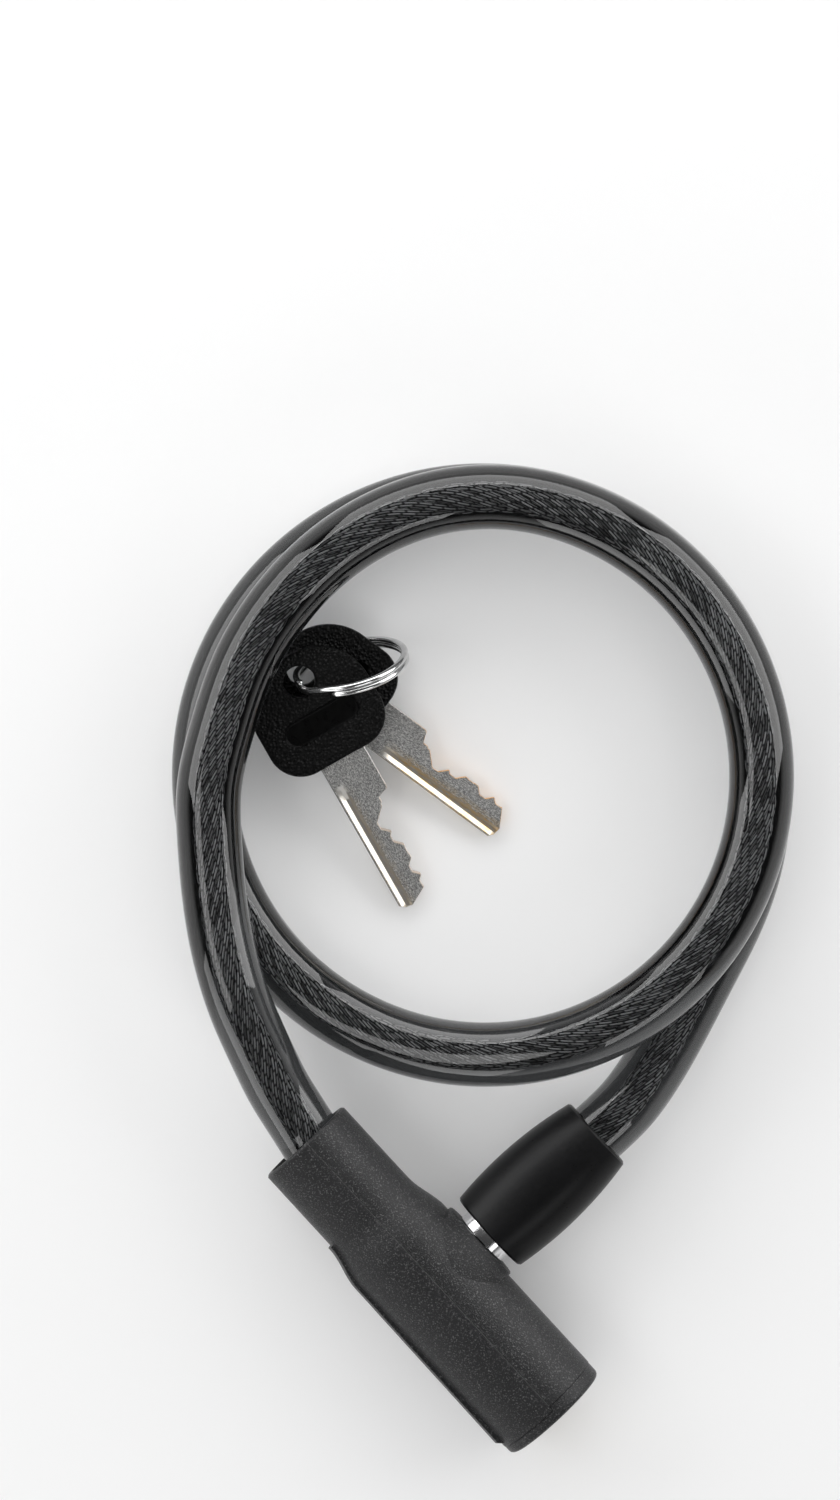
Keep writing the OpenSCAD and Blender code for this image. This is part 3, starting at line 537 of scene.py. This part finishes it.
# %% Wires
class Wire:
    """A value in a material. Sums with it add Math nodes."""

    def __init__(self, net, socket):
        self.net, self.socket = net, socket

    def math(self, operation, *values):
        return self.net.node("Math", {"operation": operation}, dict(enumerate(values)))

    def __add__(self, other):
        return self.math("ADD", self, other)

    def __radd__(self, other):
        return self.math("ADD", other, self)

    def __sub__(self, other):
        return self.math("SUBTRACT", self, other)

    def __rsub__(self, other):
        return self.math("SUBTRACT", other, self)

    def __mul__(self, other):
        return self.math("MULTIPLY", self, other)

    def __rmul__(self, other):
        return self.math("MULTIPLY", other, self)

    def __truediv__(self, other):
        return self.math("DIVIDE", self, other)

    def __rtruediv__(self, other):
        return self.math("DIVIDE", other, self)

    def __pow__(self, other):
        return self.math("POWER", self, other)

    def __rpow__(self, other):
        return self.math("POWER", other, self)

    def __abs__(self):
        return self.math("ABSOLUTE", self)

    def at_least(self, other):
        return self.math("MAXIMUM", self, other)

    def sine(self):
        return self.math("SINE", self)

    def whole(self):
        return self.math("FLOOR", self)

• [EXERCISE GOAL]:
Quote verbatim the opening lines of the listing above, ending with the line where "in a material." appears; include both endpoints and nothing more.

• [TASK SOLUTION]:
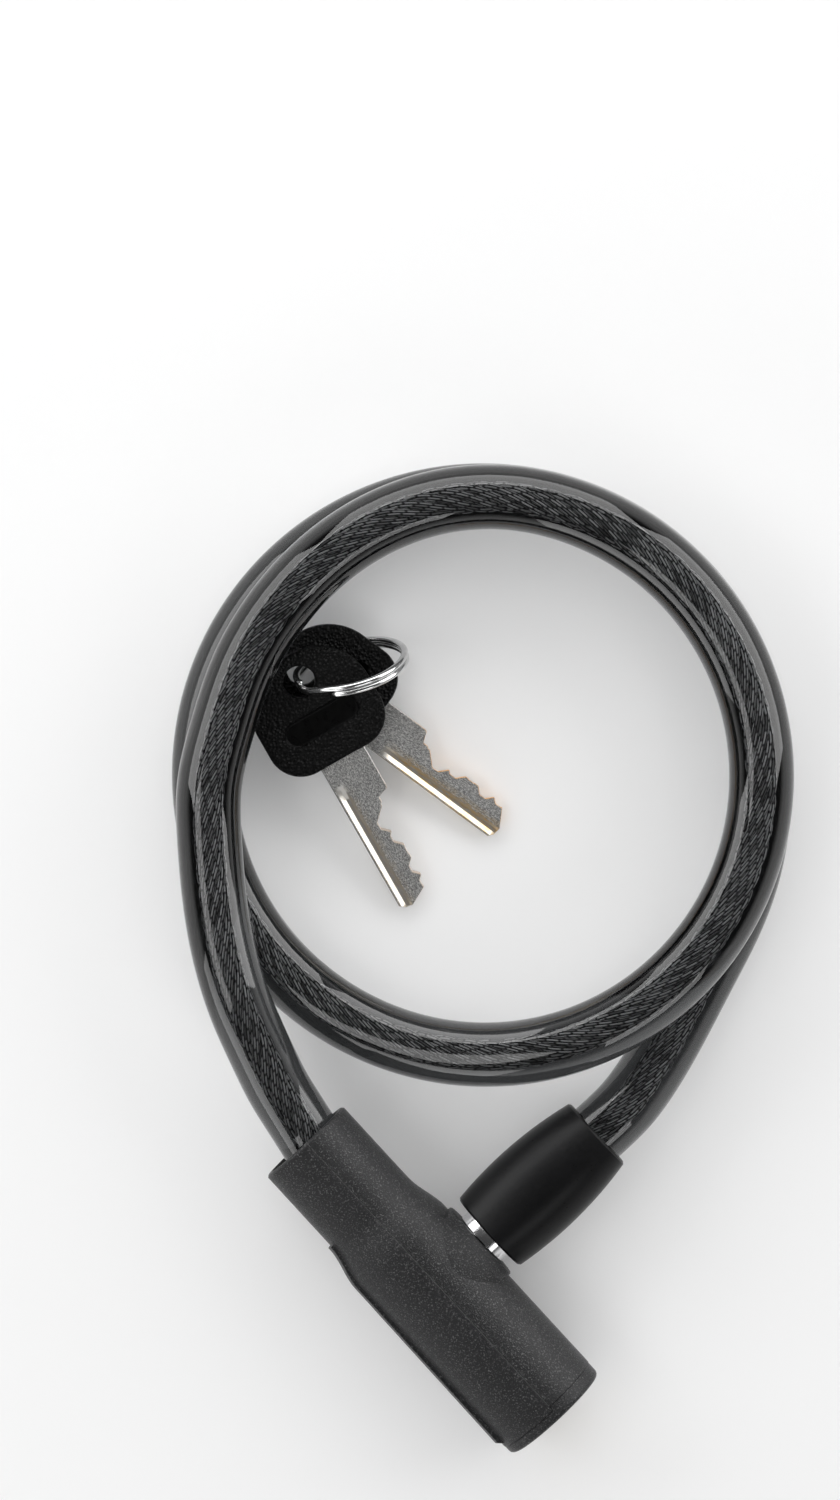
Keep writing the OpenSCAD and Blender code for this image. This is part 3, starting at line 537 of scene.py. This part finishes it.
# %% Wires
class Wire:
    """A value in a material. Sums with it add Math nodes."""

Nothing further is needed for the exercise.